INSTRUCTIONS FOR THE TASK:
Every line of the material below should be repeated exactly.
──────────────────────────────
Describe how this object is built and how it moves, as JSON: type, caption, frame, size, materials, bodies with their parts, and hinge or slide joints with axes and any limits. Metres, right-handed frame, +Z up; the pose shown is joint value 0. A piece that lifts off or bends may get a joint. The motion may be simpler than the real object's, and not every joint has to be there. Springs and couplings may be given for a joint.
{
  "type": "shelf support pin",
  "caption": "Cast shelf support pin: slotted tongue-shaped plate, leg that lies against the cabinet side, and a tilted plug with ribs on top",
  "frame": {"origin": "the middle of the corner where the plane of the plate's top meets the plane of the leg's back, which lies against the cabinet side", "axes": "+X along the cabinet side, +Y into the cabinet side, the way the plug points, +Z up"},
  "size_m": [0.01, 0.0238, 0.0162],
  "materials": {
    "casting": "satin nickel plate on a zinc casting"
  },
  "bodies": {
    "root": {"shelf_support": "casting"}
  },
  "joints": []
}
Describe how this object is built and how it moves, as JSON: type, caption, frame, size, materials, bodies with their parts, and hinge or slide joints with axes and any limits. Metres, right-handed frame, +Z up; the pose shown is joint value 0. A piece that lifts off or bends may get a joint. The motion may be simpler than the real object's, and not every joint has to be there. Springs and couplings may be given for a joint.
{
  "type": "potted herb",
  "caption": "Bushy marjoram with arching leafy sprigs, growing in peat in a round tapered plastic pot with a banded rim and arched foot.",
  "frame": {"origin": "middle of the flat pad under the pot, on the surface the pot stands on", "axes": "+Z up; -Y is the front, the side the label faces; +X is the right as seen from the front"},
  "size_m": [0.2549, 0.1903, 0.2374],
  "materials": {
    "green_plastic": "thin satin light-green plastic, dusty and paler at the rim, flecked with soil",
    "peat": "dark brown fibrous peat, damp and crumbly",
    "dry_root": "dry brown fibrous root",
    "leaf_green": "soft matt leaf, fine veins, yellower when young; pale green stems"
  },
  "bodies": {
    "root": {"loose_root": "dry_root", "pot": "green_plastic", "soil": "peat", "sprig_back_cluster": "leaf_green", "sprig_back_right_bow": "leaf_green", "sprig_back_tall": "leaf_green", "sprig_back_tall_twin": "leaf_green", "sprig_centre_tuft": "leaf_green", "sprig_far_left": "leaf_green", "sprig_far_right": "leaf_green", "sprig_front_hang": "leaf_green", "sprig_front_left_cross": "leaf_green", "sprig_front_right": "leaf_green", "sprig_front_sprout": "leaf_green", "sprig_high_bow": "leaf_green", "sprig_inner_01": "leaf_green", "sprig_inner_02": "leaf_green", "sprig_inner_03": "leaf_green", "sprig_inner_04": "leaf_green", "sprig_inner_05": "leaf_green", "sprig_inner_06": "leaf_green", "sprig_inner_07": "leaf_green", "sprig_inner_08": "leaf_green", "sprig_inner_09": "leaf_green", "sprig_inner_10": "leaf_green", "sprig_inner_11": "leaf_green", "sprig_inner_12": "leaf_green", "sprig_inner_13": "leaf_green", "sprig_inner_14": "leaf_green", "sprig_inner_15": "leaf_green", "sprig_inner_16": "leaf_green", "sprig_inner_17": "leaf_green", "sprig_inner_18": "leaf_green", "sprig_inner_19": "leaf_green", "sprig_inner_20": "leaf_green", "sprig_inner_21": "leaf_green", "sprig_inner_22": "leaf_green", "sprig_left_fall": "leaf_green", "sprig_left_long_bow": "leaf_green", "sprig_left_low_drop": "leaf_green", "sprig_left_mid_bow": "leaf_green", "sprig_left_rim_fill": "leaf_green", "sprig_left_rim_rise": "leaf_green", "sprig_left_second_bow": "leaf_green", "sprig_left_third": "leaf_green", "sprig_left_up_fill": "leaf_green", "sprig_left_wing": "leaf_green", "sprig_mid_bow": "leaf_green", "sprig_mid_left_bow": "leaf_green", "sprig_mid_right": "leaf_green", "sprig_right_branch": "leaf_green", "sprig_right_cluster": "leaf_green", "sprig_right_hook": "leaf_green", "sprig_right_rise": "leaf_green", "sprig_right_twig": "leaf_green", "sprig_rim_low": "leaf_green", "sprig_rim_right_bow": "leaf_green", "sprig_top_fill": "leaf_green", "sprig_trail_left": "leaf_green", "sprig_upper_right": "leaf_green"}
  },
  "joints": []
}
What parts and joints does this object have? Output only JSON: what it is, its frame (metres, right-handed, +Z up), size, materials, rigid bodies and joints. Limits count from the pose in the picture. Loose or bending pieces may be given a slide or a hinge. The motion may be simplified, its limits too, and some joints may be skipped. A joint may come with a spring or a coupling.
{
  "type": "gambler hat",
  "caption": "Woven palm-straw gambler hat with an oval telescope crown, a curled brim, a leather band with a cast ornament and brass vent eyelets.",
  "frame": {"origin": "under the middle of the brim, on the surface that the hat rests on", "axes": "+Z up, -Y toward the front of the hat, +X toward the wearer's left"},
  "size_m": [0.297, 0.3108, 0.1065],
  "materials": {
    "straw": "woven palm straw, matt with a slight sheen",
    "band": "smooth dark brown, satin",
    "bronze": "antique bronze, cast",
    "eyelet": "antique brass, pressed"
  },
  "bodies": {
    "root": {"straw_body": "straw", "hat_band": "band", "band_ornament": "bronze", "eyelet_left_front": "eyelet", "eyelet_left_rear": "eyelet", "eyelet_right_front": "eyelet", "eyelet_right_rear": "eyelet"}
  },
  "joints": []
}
──────────────────────────────
RESULT OF THIS TASK:
Describe how this object is built and how it moves, as JSON: type, caption, frame, size, materials, bodies with their parts, and hinge or slide joints with axes and any limits. Metres, right-handed frame, +Z up; the pose shown is joint value 0. A piece that lifts off or bends may get a joint. The motion may be simpler than the real object's, and not every joint has to be there. Springs and couplings may be given for a joint.
{
  "type": "shelf support pin",
  "caption": "Cast shelf support pin: slotted tongue-shaped plate, leg that lies against the cabinet side, and a tilted plug with ribs on top",
  "frame": {"origin": "the middle of the corner where the plane of the plate's top meets the plane of the leg's back, which lies against the cabinet side", "axes": "+X along the cabinet side, +Y into the cabinet side, the way the plug points, +Z up"},
  "size_m": [0.01, 0.0238, 0.0162],
  "materials": {
    "casting": "satin nickel plate on a zinc casting"
  },
  "bodies": {
    "root": {"shelf_support": "casting"}
  },
  "joints": []
}
Describe how this object is built and how it moves, as JSON: type, caption, frame, size, materials, bodies with their parts, and hinge or slide joints with axes and any limits. Metres, right-handed frame, +Z up; the pose shown is joint value 0. A piece that lifts off or bends may get a joint. The motion may be simpler than the real object's, and not every joint has to be there. Springs and couplings may be given for a joint.
{
  "type": "potted herb",
  "caption": "Bushy marjoram with arching leafy sprigs, growing in peat in a round tapered plastic pot with a banded rim and arched foot.",
  "frame": {"origin": "middle of the flat pad under the pot, on the surface the pot stands on", "axes": "+Z up; -Y is the front, the side the label faces; +X is the right as seen from the front"},
  "size_m": [0.2549, 0.1903, 0.2374],
  "materials": {
    "green_plastic": "thin satin light-green plastic, dusty and paler at the rim, flecked with soil",
    "peat": "dark brown fibrous peat, damp and crumbly",
    "dry_root": "dry brown fibrous root",
    "leaf_green": "soft matt leaf, fine veins, yellower when young; pale green stems"
  },
  "bodies": {
    "root": {"loose_root": "dry_root", "pot": "green_plastic", "soil": "peat", "sprig_back_cluster": "leaf_green", "sprig_back_right_bow": "leaf_green", "sprig_back_tall": "leaf_green", "sprig_back_tall_twin": "leaf_green", "sprig_centre_tuft": "leaf_green", "sprig_far_left": "leaf_green", "sprig_far_right": "leaf_green", "sprig_front_hang": "leaf_green", "sprig_front_left_cross": "leaf_green", "sprig_front_right": "leaf_green", "sprig_front_sprout": "leaf_green", "sprig_high_bow": "leaf_green", "sprig_inner_01": "leaf_green", "sprig_inner_02": "leaf_green", "sprig_inner_03": "leaf_green", "sprig_inner_04": "leaf_green", "sprig_inner_05": "leaf_green", "sprig_inner_06": "leaf_green", "sprig_inner_07": "leaf_green", "sprig_inner_08": "leaf_green", "sprig_inner_09": "leaf_green", "sprig_inner_10": "leaf_green", "sprig_inner_11": "leaf_green", "sprig_inner_12": "leaf_green", "sprig_inner_13": "leaf_green", "sprig_inner_14": "leaf_green", "sprig_inner_15": "leaf_green", "sprig_inner_16": "leaf_green", "sprig_inner_17": "leaf_green", "sprig_inner_18": "leaf_green", "sprig_inner_19": "leaf_green", "sprig_inner_20": "leaf_green", "sprig_inner_21": "leaf_green", "sprig_inner_22": "leaf_green", "sprig_left_fall": "leaf_green", "sprig_left_long_bow": "leaf_green", "sprig_left_low_drop": "leaf_green", "sprig_left_mid_bow": "leaf_green", "sprig_left_rim_fill": "leaf_green", "sprig_left_rim_rise": "leaf_green", "sprig_left_second_bow": "leaf_green", "sprig_left_third": "leaf_green", "sprig_left_up_fill": "leaf_green", "sprig_left_wing": "leaf_green", "sprig_mid_bow": "leaf_green", "sprig_mid_left_bow": "leaf_green", "sprig_mid_right": "leaf_green", "sprig_right_branch": "leaf_green", "sprig_right_cluster": "leaf_green", "sprig_right_hook": "leaf_green", "sprig_right_rise": "leaf_green", "sprig_right_twig": "leaf_green", "sprig_rim_low": "leaf_green", "sprig_rim_right_bow": "leaf_green", "sprig_top_fill": "leaf_green", "sprig_trail_left": "leaf_green", "sprig_upper_right": "leaf_green"}
  },
  "joints": []
}
What parts and joints does this object have? Output only JSON: what it is, its frame (metres, right-handed, +Z up), size, materials, rigid bodies and joints. Limits count from the pose in the picture. Loose or bending pieces may be given a slide or a hinge. The motion may be simplified, its limits too, and some joints may be skipped. A joint may come with a spring or a coupling.
{
  "type": "gambler hat",
  "caption": "Woven palm-straw gambler hat with an oval telescope crown, a curled brim, a leather band with a cast ornament and brass vent eyelets.",
  "frame": {"origin": "under the middle of the brim, on the surface that the hat rests on", "axes": "+Z up, -Y toward the front of the hat, +X toward the wearer's left"},
  "size_m": [0.297, 0.3108, 0.1065],
  "materials": {
    "straw": "woven palm straw, matt with a slight sheen",
    "band": "smooth dark brown, satin",
    "bronze": "antique bronze, cast",
    "eyelet": "antique brass, pressed"
  },
  "bodies": {
    "root": {"straw_body": "straw", "hat_band": "band", "band_ornament": "bronze", "eyelet_left_front": "eyelet", "eyelet_left_rear": "eyelet", "eyelet_right_front": "eyelet", "eyelet_right_rear": "eyelet"}
  },
  "joints": []
}